I seldom watch the NBA — until the playoffs begin. And, even then, I don't usually watch until it has been narrowed down to two teams.
But, yesterday, I sat down and watched most (not all) of Game 3 of the Dallas Mavericks–San Antonio Spurs series.
The Spurs are the top seed in the west; the Mavericks are the eighth seed. It is safe to say most regular NBA observers probably expected the Spurs to win the series fairly easily, especially after winning the first game at home.
But the Mavericks surprised them by winning the second game, and the series moved to Dallas.
You don't have to be an NBA fan to know that these two teams have a pretty intense in–state rivalry going on. I guess it helps to be a resident of Texas — but even that probably isn't necessary.
Anyway, I decided to watch most of yesterday's game.
At first, it appeared the Spurs would seize the series lead. They grabbed a seven–point advantage at the end of the first quarter, but the Mavericks pounded them in the second and led by five points at intermission.
I had my TV on throughout the first half, but I was busy doing things around the apartment so I didn't sit and watch — until the second half began.
That second half was incredible. The Spurs picked up a couple of points on the Mavericks in the third quarter and battled to a two–point lead with 1.7 seconds remaining. It appeared the Mavericks would lose.
But then they inbounded the ball to Vince Carter, who hit a jumper from the corner. Two questions had to be answered: Did he shoot before time expired? If so, did he shoot from three–point range?

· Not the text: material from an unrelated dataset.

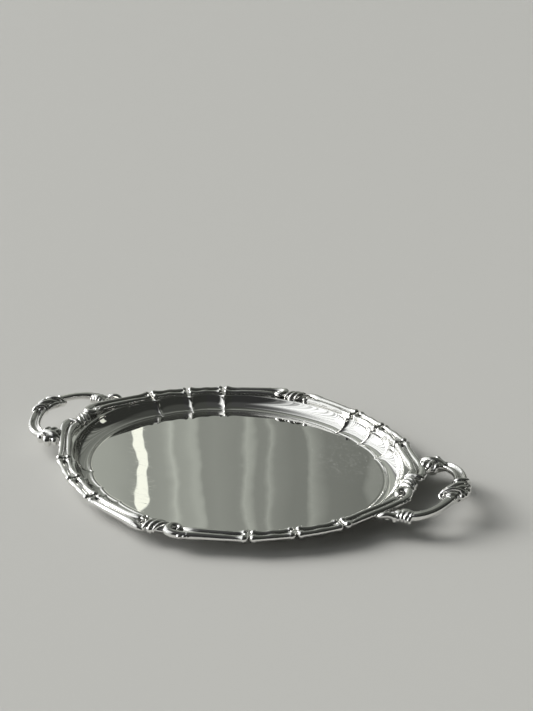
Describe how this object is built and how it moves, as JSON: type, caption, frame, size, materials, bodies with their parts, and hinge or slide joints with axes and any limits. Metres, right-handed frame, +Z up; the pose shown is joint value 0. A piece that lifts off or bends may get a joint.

There was no question about whether he made the shot. The question was whether he fired it before time ran out. If he did, then the question was whether it was worth two points (which would mean an overtime period) or three (which would mean the Mavericks won).
The referees, after consulting instant replay, confirmed that the ball left Carter's hands before time expired, then they ruled that he shot from three–point range.
Tim Cowlishaw of the Dallas Morning News never seems to be at a loss for words, even if he has to make them up (as William Shakespeare did). That can be a hit–or–miss kind of thing for a journalist, but, as a veteran of sports desks, I know that sports may be the best place for someone who has a way with words to be.
It is part of the joy of sports, which was best described, I think, by Red Smith who, as I have observed on this blog before, wrote that he believed people watched sports events to have fun — and then they picked up the next day's paper to read about the event they had watched and have fun all over again.
Sportswriters (and I include headline writers in this) get into the spirit of whichever sport is in season, and they contribute a great deal to the mood.
When people read accounts of yesterday's game, the memory that most will have is of the bedlam that followed the referees' ruling, and I have to concede that the word Cowlishaw used to describe the pandemonium — "Vinsanity" — was pretty good.
Actually, though, that isn't Cowlishaw's creation. Carter isn't a rookie. He is 37 years old. "Vinsanity" may go back to his college days, for all I know.
Judging from Gil LeBreton's column in the Fort Worth Star–Telegram, it is old enough to be Vinsanity 2.0.
"Or maybe," he wrote, "considering the many NBA lives of 37–year–old Vince Carter, it was Vinsanity 4, 5 or 6.0 that erupted as the final horn sounded."
Well, it still summarized the finish pretty well — although whoever wrote the headline for Cowlishaw may have been more on track with the reference to "Monta Madness."
Monta is Monta Ellis, who led all scorers with 29 points.
Game 4 will be here in Dallas tomorrow night at 8:30 (Central), and Game 5 will be played in San Antonio Wednesday. I'll be watching.